In 2018, Chase Bank announced that it would tear down the fifty-two-story, black-and-silver-ribbed, early Modernist tower at 270 Park Avenue in order to build a new tower at least seventy stories high. This will be the tallest-ever demolition of a perfectly viable building in New York City. In 2002, Chase began a total renovation of the building to LEED standard, a green building certification that gave it “platinum” status, a rating that acknowledges the value of preserving the embodied energy of an existing building and avoids energy use for demolition, landfill, and new construction. Landmark skyscrapers across the country—from the Empire State Building, Chicago’s Willis Tower (formerly Sears), and San Francisco’s Transamerica—have taken this environmentally responsible approach and upgraded their buildings to LEED platinum standard. And in doing so, Chase also benefitted from the five years of federal environmental tax credits that go with that designation. Then threw it all away.
To achieve the extra height and bulk of the new 270 Park, Chase is taking advantage of the “upzoning” of nearby mid-Manhattan that was applied in 2017 to a seventy-three-block area around Grand Central between 39th and 57th Streets. Upzoning’s relaxation of city planning regulations expands the development potential of new buildings by allowing increased height and density (the number of units or amount of floor area on a given lot), and simplifying the transfer of “air rights” from landmarked buildings to new sites within the district. (Air rights are the so-called unused development rights that would allow a hypothetical taller building on a particular lot, but they can be transferred by sale from one lot to another, depending on the district’s zoning designation.) A portion of any air rights sale does go into a city fund specifically for area subway and pedestrian improvements—but, in this case, that would be for an area already jammed with pedestrians.
Chase was thus able to buy air rights from the landmarked St. Patrick’s Cathedral, some six blocks away, and construct a taller, bulkier building. Preservationists have identified at least thirty-three buildings worthy of landmark protection from such redevelopment in this Midtown district, but after fierce resistance from real estate interests, only twelve have been so designated. By no logic—design, environmental, planning, zoning, landfill capacity—does demolition of 270 Park make sense, especially when at least some in the architectural community are trying to advance sustainable design…
Gratz also stresses the importance of a healthy urbanization process, something that Jacobs was careful to articulate:
Writing almost sixty years ago, Jacobs drew a distinction that warned of the difference between gradual evolution that does not disrupt a city and “cataclysmic” change that threatens a city’s fabric.
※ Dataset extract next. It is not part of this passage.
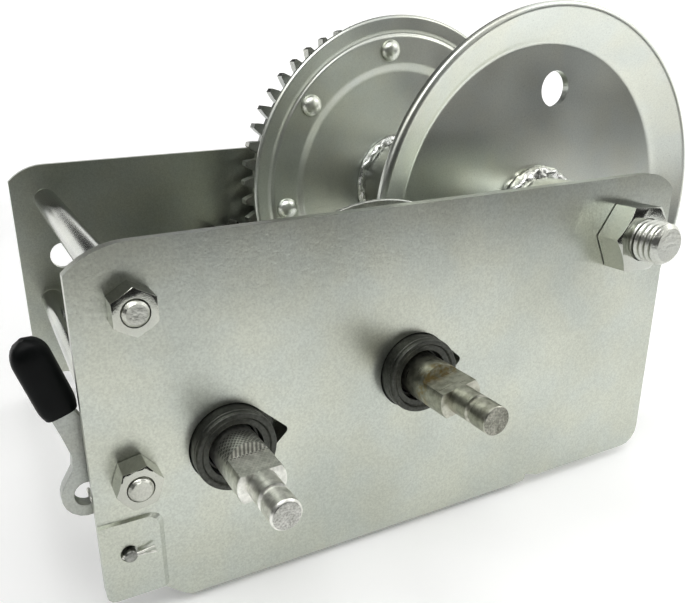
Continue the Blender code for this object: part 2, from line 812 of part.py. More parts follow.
def build_bushings(axis, name, material):
    """A flanged bushing in each side plate. Each is turned from bar and held by its collar."""
    collar = 17.0
    nose = FRONT - BUSHING_NOSE
    seat = FRONT + SHEET + FIT
    front = [
        (nose, 9.3),
        (nose, BUSHING_RADIUS - 0.5),
        (nose + 0.5, BUSHING_RADIUS),
        (seat, BUSHING_RADIUS),
        (seat, collar),
        (seat + 2.2, collar),
        (seat + 2.2, BUSHING_BORE),
        (FRONT - 1.0, BUSHING_BORE),
        (FRONT - 1.0, 9.3),
    ]
    finish_mesh(f"{name}_front_bushing", turned(axis, front, 32, hollow=True), material)
    seat = BACK - SHEET - FIT
    back = [
        (BACK + 0.8, BUSHING_BORE),
        (BACK + 0.8, BUSHING_RADIUS),
        (seat, BUSHING_RADIUS),
        (seat, collar),
        (seat - 1.6, collar),
        (seat - 1.6, BUSHING_BORE),
    ]
    finish_mesh(f"{name}_back_bushing", turned(axis, back, 24, hollow=True), material)


def build_retaining_ring(name, axis, material, parent):
    """The external snap ring in the groove at the shaft's back end."""
    near = BACK + SHAFT_END - 2.35
    inner = SHAFT_RADIUS - 0.9 + FIT
    gap = math.radians(16)
    outer_arc = arc_points(axis, SHAFT_RADIUS + 2.6, gap, 2 * math.pi - gap, 24)
    inner_arc = arc_points(axis, inner, 2 * math.pi - gap, gap, 24)
    finish_mesh(name, slab([outer_arc + inner_arc], near, near + 0.7), material, parent)


# ---------------------------------------------------------------- pawl


def horn_points(side):
    """One pawl horn at rest, as the shape that fills a ratchet gap when the lever is at its limit.

    Its corners are worked out with the horn in the gap 45 degrees round the wheel, then swung back.
    """
    line = pawl_line() + math.pi
    span = math.dist(LOWER_TIE, LOW_AXIS)
    points = []
    for across, reach in ((2.4, 20.6), (1.0, 15.2), (-1.0, 15.2), (-2.4, 20.6)):
        x = span - (reach - across) / math.sqrt(2)
        z = (reach + across) / math.sqrt(2)
        radius = math.hypot(x, z)
        angle = math.atan2(z, x) + PAWL_SWING
        points.append(polar(LOWER_TIE, radius, line + side * angle))
    return points


def grip_point(along, across):
    """A point of the grip: along its length from the foot, and across it to the left."""
    start = polar(GRIP_FOOT, along, GRIP_LEAN)
    return polar(start, across, GRIP_LEAN + math.pi / 2)


def build_pawl(zinc, vinyl, parent):
    """The lever that carries two pawl horns, one for each way of turning, and its grip."""
    line = pawl_line() + math.pi
    crotch = polar(LOWER_TIE, 10.6, line)
    boss = arc_points(SPRING_EYE, 7.8, math.radians(285), math.radians(150), 8)
    heel = arc_points(LOWER_TIE, 10.5, math.radians(285), math.radians(250), 4)
    outline = (
        [crotch]
        + list(reversed(horn_points(-1)))
        + [polar(LOWER_TIE, 20.5, line - math.radians(64))]
        + heel
        + boss
        + [(-121.9, 56.5), (-121.5, 61.0), (-123.7, 68.5)]
        + [grip_point(0, BLADE / 2), grip_point(BLADE_REACH, BLADE / 2)]
        + [grip_point(BLADE_REACH, -BLADE / 2), grip_point(0, -BLADE / 2)]
        + [(-115.0, 69.5), polar(LOWER_TIE, 12.5, math.radians(112))]
        + [polar(LOWER_TIE, 20.5, line + math.radians(64))]
        + horn_points(1)
    )
    holes = [circle_points(LOWER_TIE, PAWL_BORE, 24), circle_points(SPRING_EYE, 4.0, 18)]
    near = depth(PAWL_FACE)
    finish_mesh(
        "pawl_lever", slab([outline, *holes], near, near + PAWL_WIDTH), zinc, parent
    )
    build_grip(near, vinyl, parent)


def grip_outline(inset):
    """The grip's outline: a dipped sleeve with a round top and a square foot."""
    half = GRIP_WIDTH / 2 - inset
    centre = polar(GRIP_FOOT, GRIP_LENGTH - GRIP_WIDTH / 2, GRIP_LEAN)
    crown = arc_points(
        centre, half, GRIP_LEAN - math.pi / 2, GRIP_LEAN + math.pi / 2, 13
    )
    foot = [(inset + 1.6, half), (inset, half - 1.6), (inset, 1.6 - half), (inset + 1.6, -half)]
    return [*crown, *(grip_point(along, across) for along, across in foot)]


def build_grip(lever_near, material, parent):
    """The vinyl grip, hollow where the lever's blade runs into it."""
    rings = (
        (depth(GRIP_FRONT), 1.6),
        (depth(GRIP_FRONT) + 0.5, 0.6),
        (depth(GRIP_FRONT) + 1.6, 0.0),
        (depth(GRIP_BACK) - 1.6, 0.0),
        (depth(GRIP_BACK) - 0.5, 0.6),
        (depth(GRIP_BACK), 1.6),
    )
    shape = bmesh.new()
    loops = [
        [shape.verts.new((x, y, z)) for x, z in grip_outline(inset)] for y, inset in rings
    ]
    for first, second in zip(loops, loops[1:]):
        for k in range(len(first)):
            n = (k + 1) % len(first)
            shape.faces.new((first[k], first[n], second[n], second[k]))
    shape.faces.new(loops[0])
    shape.faces.new(loops[-1])
    grip = finish_mesh("lever_grip", shape, material, parent)
    half = BLADE / 2 + FIT
    corners = [(-4, half), (BLADE_REACH + FIT, half), (BLADE_REACH + FIT, -half), (-4, -half)]
    blade = [grip_point(along, across) for along, across in corners]
    pocket = slab([blade], lever_near - FIT, lever_near + PAWL_WIDTH + FIT)
    boolean(grip, helper("grip_pocket", pocket, parent), "DIFFERENCE")


def swept_wire(path, radius, sides):
    """A closed round wire along a list of points."""
    shape = bmesh.new()
    points = [Vector(point) for point in path]
    rings = []
    side = Vector((0, 1, 0))
    for k, point in enumerate(points):
        ahead = points[min(k + 1, len(points) - 1)]
        behind = points[max(k - 1, 0)]
        along = (ahead - behind).normalized()
        side = (side - along * side.dot(along)).normalized()
        other = along.cross(side)
        ring = []
        for corner in range(sides):
            angle = 2 * math.pi * corner / sides
            offset = side * math.cos(angle) + other * math.sin(angle)
            ring.append(shape.verts.new(point + offset * radius))
        rings.append(ring)
    for first, second in zip(rings, rings[1:]):
        for k in range(sides):
            n = (k + 1) % sides
            shape.faces.new((first[k], first[n], second[n], second[k]))
    shape.faces.new(rings[0])
    shape.faces.new(rings[-1])
    return shape


def build_pawl_spring(material):
    """The pawl's spring, its anchor pin through the front plate, and the pin's cotter."""
    middle = depth(PAWL_FACE + PAWL_WIDTH / 2)
    low = Vector((ANCHOR_PIN[0], middle, ANCHOR_PIN[1]))
    high = Vector((SPRING_EYE[0], middle, SPRING_EYE[1]))
    along = (high - low).normalized()
    across = along.cross(Vector((0, 1, 0)))
    start, end, turns = 4.4, 10.6, 4
    path = []
    for step in range(9):
        angle = math.radians(-20 + 25 * step)
        path.append(low - (across * math.cos(angle) + along * math.sin(angle)) * 3.2)
    for step in range(turns * 10 + 1):
        angle = 2 * math.pi * step / 10
        reach = start + (end - start) * step / (turns * 10)
        spoke = across * math.cos(angle) - Vector((0, 1, 0)) * math.sin(angle)
        path.append(low + along * reach + spoke * SPRING_COIL)
    front = Vector((0, -PAWL_WIDTH / 2 - 1.2, 0))
    path.append(low + along * (end + 0.8) + front)
    path.append(high + front - along * 1.6)
    path.append(high - along * 1.6)
    path.append(high - front - along * 1.6)
    path.append(high - front - along * 4.0)
    finish_mesh("pawl_spring", swept_wire(path, SPRING_WIRE, 6), material)
    pin_profile = [
        (FRONT - 3.4, 1.6),
        (FRONT - 2.9, 2.1),
        (depth(PAWL_FACE + PAWL_WIDTH + 2), 2.1),
        (depth(PAWL_FACE + PAWL_WIDTH + 2.6), 1.5),
    ]
    pin = finish_mesh("spring_anchor_pin", turned(ANCHOR_PIN, pin_profile, 16), material)
    eye = FRONT - 2.2
    cross_drill = [
        (ANCHOR_PIN[0] - 4, eye, ANCHOR_PIN[1]),
        (ANCHOR_PIN[0] + 4, eye, ANCHOR_PIN[1]),
    ]
    boolean(pin, helper("cotter_drill", swept_wire(cross_drill, 0.8, 10)), "DIFFERENCE")
    legs = [
        (ANCHOR_PIN[0] - 2.6, eye, ANCHOR_PIN[1]),
        (ANCHOR_PIN[0] + 3.4, eye, ANCHOR_PIN[1]),
        (ANCHOR_PIN[0] + 7.6, eye - 0.3, ANCHOR_PIN[1] - 0.5),
    ]
    finish_mesh("anchor_cotter", swept_wire(legs, 0.5, 8), material)


def clear_scene():
    for leftover in list(bpy.data.objects):
        bpy.data.objects.remove(leftover, do_unlink=True)


def axis_empty(name, centre):
    """An empty on a joint's axis, which carries the pieces that turn on it."""
    empty = bpy.data.objects.new(name, None)
    empty.location = (centre[0] * MM, 0, centre[1] * MM)
    bpy.context.scene.collection.objects.link(empty)
    return empty


def main():
    clear_scene()
    zinc = metal("zinc_plate", (0.60, 0.62, 0.57), 0.42)
    bright = metal("turned_steel", (0.62, 0.63, 0.60), 0.30)
    dark = metal("dark_steel", (0.06, 0.063, 0.055), 0.5)
    vinyl = metal("black_vinyl", (0.01, 0.012, 0.012), 0.45, metallic=0.0)
    reel = axis_empty("reel_axis", REEL_AXIS)
    high_shaft = axis_empty("high_axis", HIGH_AXIS)
    low_shaft = axis_empty("low_axis", LOW_AXIS)
    pawl = axis_empty("pawl_axis", LOWER_TIE)
    build_frame(zinc)
    build_bolts(zinc)
    build_reel(zinc, dark, reel)
    build_high_train(zinc, dark, reel, high_shaft)
    build_middle_train(zinc, dark, high_shaft, low_shaft)
    build_input_shaft("high_speed_shaft", HIGH_AXIS, math.radians(11.3), bright, high_shaft)
    build_input_shaft("low_speed_shaft", LOW_AXIS, math.radians(2.5), bright, low_shaft)
    build_bushings(HIGH_AXIS, "high_shaft", dark)
    build_bushings(LOW_AXIS, "low_shaft", dark)
    build_retaining_ring("high_shaft_ring", HIGH_AXIS, dark, high_shaft)
    build_retaining_ring("low_shaft_ring", LOW_AXIS, dark, low_shaft)
    build_pawl(zinc, vinyl, pawl)
    build_pawl_spring(bright)


main()
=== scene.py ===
"""The looks of a two-speed boat trailer winch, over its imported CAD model.

Lengths in the constants are in millimetres, and a depth runs along Y, unless a comment says
otherwise.
"""

import math

import bmesh
import bpy
from mathutils import Matrix, Vector, noise

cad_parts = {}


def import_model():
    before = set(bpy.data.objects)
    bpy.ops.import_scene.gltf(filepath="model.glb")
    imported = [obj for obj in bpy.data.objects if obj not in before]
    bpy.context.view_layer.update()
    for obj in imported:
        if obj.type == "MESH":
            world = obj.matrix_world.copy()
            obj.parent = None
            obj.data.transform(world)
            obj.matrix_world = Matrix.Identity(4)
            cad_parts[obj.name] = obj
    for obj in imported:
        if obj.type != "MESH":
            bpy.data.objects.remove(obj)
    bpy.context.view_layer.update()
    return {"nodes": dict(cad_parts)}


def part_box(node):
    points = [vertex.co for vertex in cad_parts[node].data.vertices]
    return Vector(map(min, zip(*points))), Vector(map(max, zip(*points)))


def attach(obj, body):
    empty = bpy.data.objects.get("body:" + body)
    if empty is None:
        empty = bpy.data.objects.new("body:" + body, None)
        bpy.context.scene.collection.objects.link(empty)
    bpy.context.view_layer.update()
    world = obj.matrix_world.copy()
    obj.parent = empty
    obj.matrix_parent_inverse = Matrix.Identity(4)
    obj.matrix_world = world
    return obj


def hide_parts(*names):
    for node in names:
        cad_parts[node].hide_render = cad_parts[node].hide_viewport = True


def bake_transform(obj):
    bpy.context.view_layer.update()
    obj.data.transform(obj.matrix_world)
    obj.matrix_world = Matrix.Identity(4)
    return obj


MM = 0.001
HALF_TURN = math.pi
QUARTER_TURN = math.pi / 2

# The camera: where it is, which way it looks in degrees, and its lens
CAMERA_PLACE = (-136.9, -280.6, 170.8)
CAMERA_AZIMUTH = 24.14
CAMERA_ELEVATION = 18.91
CAMERA_ROLL = -1.86
CAMERA_LENS = 35.83
CAMERA_SHIFT = 0.0931

# The studio, in metres: the floor, the boards (name, low corner, high corner), and the
# lights (name, place, size, watts)
STUDIO_CENTRE = (0.0, 0.0, 0.08)
FLOOR_REACH = 5
FLOOR_SHADE = 0.92
FLOOR_GLOW = 0.16
BOARD_SHADE = 0.03
BOARDS = (
    ("front_board", (-1.2, -0.5, 0.0), (1.2, -0.5, 0.55)),
    ("back_board", (-1.2, 1.0, 0.33), (1.6, 1.0, 1.3)),
    ("left_board", (-1.2, -0.5, 0.1), (-1.2, 0.9, 0.8)),
    ("roof_board", (-0.5, -0.2, 0.95), (0.5, 0.9, 0.95)),
)
LIGHTS = (
    ("key", (-0.3, -0.8, 1.3), (0.9, 0.7), 7),
    ("fill", (0.9, -0.7, 0.6), (0.5, 0.5), 3),
    ("top", (0.2, 0.3, 1.3), (0.6, 0.6), 5),
)
ROOM_COLOUR = (1.0, 1.0, 0.985, 1.0)
ROOM_STRENGTH = 1.2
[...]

The alteration we witness today is cataclysmic. Hudson Yards, the new mega-development on Manhattan’s far West Side, is only the most glaring example, but the supertall towers that are spreading like kudzu elsewhere are an increasingly visible disgrace. It is all a reflection of the stranglehold of big real estate interests, with their power to manipulate the zoning code beyond reason. Hudson Yards represents a kind of privately controlled gated community in the sky—definitely a cardinal sin of urbanism—but even more significant, from my perspective, is 270 Park.
Urbanism is the uneven process that creates cities, over time and organically, through a confluence of democratic, economic, and social forces. This is what Jacobs called an “urban ecology.” This same process can also rebuild and strengthen even troubled cities today, if given a chance, and if big profit-driven real estate interests are not the overriding force in urban development. But authentic urbanism is a process, not a project subject to a design or plan. The result is a balanced mix of buildings and uses resulting in a built environment at human scale. That is precisely what is being lost today in New York City.
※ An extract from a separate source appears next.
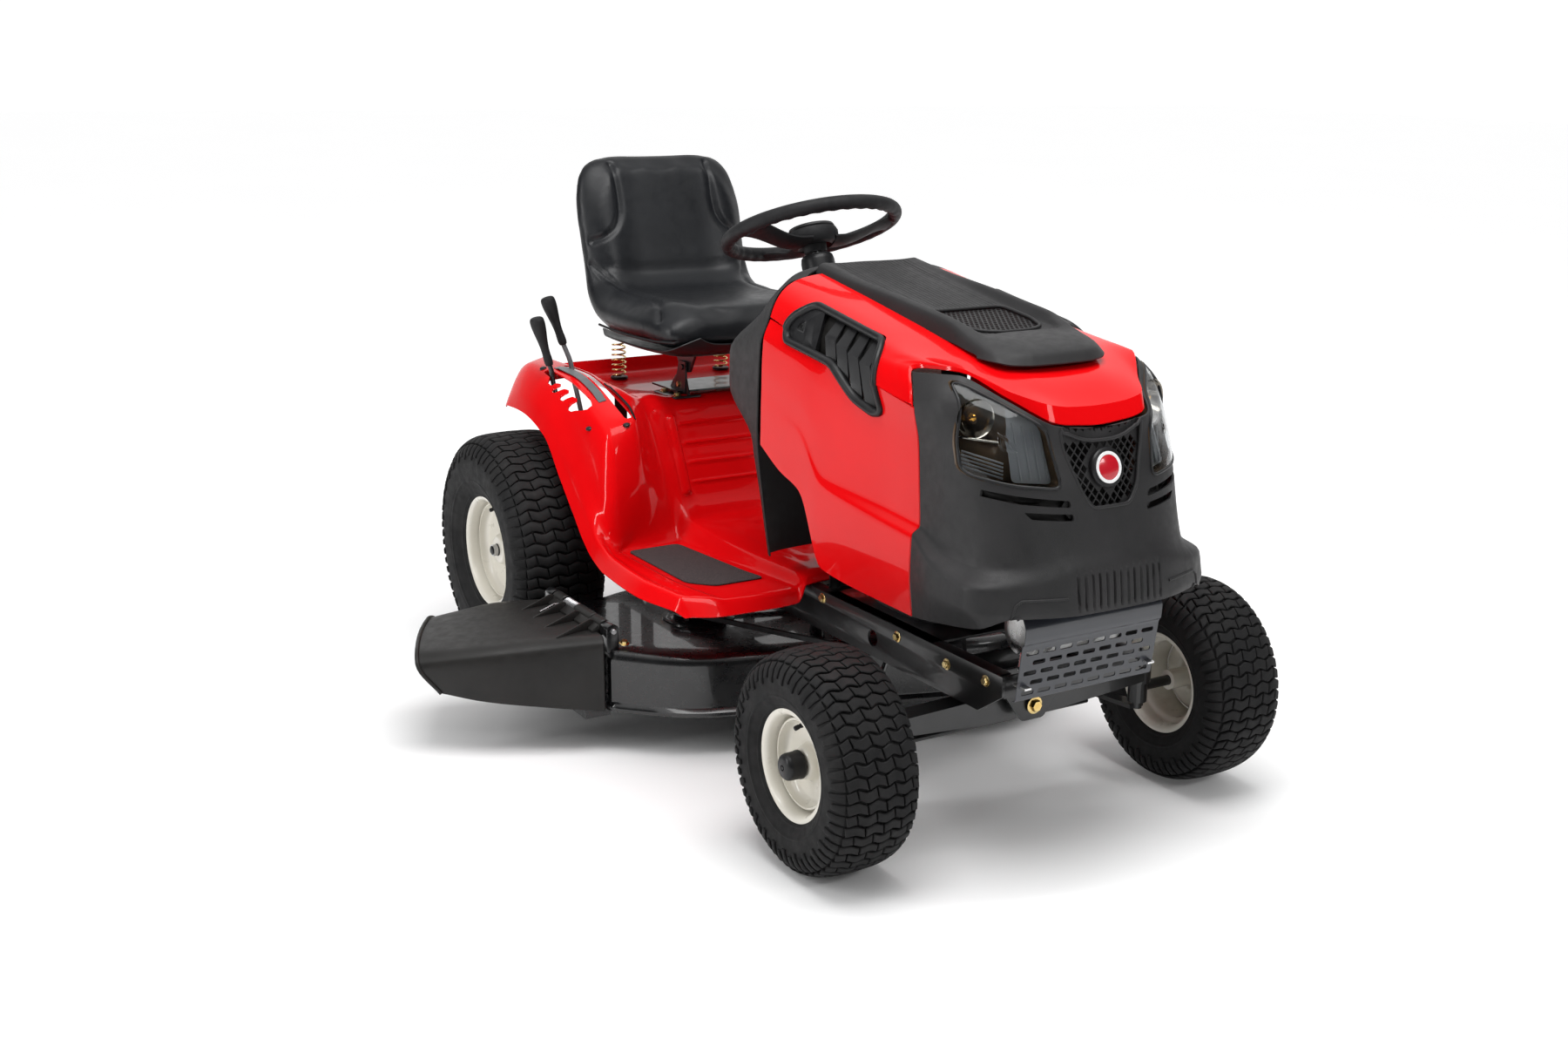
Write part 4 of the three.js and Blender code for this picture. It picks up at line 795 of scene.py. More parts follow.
def on_face(x, slope, out):
    """A point on the dash's control face: so far across it, along its slope and out of it."""
    return FACE_POINT + [x, out * FACE_OUT[0] - slope * FACE_OUT[1], out * FACE_OUT[1] + slope * FACE_OUT[0]]


def dash():
    holes = [
        rod(on_column(40), on_column(240), 40, sides=48),
        prism([(-117, 775), (-107, 775), (-107, 850), (-117, 850)], "y", -680, -560),
        rod(on_face(KEY_X, 0, -40), on_face(KEY_X, 0, 40), 9),
    ]
    shell = skin(refine(both_sides(DASH), 7, 7), 3.5)
    piece("dash_shell", shell, PLASTIC, "chassis", ["dash_panel"], holes=holes)
    ring = [(9.5, 0), (16, 0), (16, 2), (14, 3.4), (10.5, 3.4), (9.5, 2.4)]
    normal = np.array([0, *FACE_OUT])
    piece("key_bezel", turned(ring, on_face(KEY_X, 0, 1.5), normal, 32), CHROME, "chassis")
    plate = [(-9, 775), (9, 775), (9, 850), (-9, 850)]
    gate = [on_face(THROTTLE_X + x, (z - 811) / FACE_OUT[0], 2.0) for x, z in plate]
    frame_path = spline(np.array(gate + gate[:1]), 8)[:-1]
    piece("throttle_gate", sweep(frame_path, 2.2, closed=True), SMOOTH_PLASTIC, "chassis")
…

In a description that could apply to other cities (including Portland), Gratz describes a “perversion” of the public process, including the provess of establishing historic landmarks:
The redevelopment of 270 Park Avenue, which has slipped under the radar of public attention, is an alarming precursor of things to come. It is characteristic of the way the city is committing urbanism suicide, a death by a thousand smaller, self-inflicted cuts. And it reflects how real estate owns and controls a city that is supposed to run on democratic principles.
First is an underrecognized perversion of the landmarking process. Originally, landmarked buildings were awarded air rights to compensate for their owners being prevented from tearing them down and rebuilding on the same site. Those air rights, though, could be transferred to a building adjacent or opposite. Air rights from landmarks were never meant to float afar. A major consequence of the upzoning, though, is that air rights have now become transferable to increasingly distant lots…
Gratz spares no criticism of the New York development community and its “strange bedfellows” in the public sector:
There appear to be no limits to what the development community gets away with. They’ve taken effective control of both the City Planning Commission and the Board of Standards and Appeals (BSA). They have also succeeded in intimidating and taming the Landmarks Preservation Commission, restraining its original mission and turning its system of historic tax credits attached to landmark buildings to new commercial advantage. They are so in control, their machinations are not even hidden…
In another disquieting parallel to Portland and other cities, Gratz points out the egregious fallacy of local claims for building heights as a strategy to promote affordability:
Advocates of upzoning argue that it is needed to allow construction of taller buildings to create new affordable housing units. Real estate interests’ upzoning mantra perpetuates a confusion that height creates density. This is a dangerous myth. Along with many American cities after World War II, New York experienced years of demolition and de-densification in the name of “urban renewal.” This misguided movement, often acting in the name of “slum clearance,” used the concept of “towers in the park” to replace old neighborhoods that had grown up organically around a density of mixed uses—residential, businesses, factories, markets. “Urban renewal” demolished existing communities, never replacing as many housing units as had previously existed.
Gratz calls for a more cautious assessment of the impacts of unchecked upzoning, and the potential for better alternative development in the many empty sites in the city. She closes by calling for a vigorous campaign to that end:
If we continue to allow the erosion of the human-scale city and long-evolved urbanism on which it depends, then I fear for the future. The first thing needed is a public exhibit of the many empty sites across the boroughs of New York, and a representation of what further, unchecked upzoning will it make possible to build in the future. But without a well-organized, well-financed campaign like the effort to save Grand Central, or a singular leader like Jane Jacobs able to take on the powers that be and a press willing to give these battles full coverage, the perilous undermining of authentic urbanism will continue.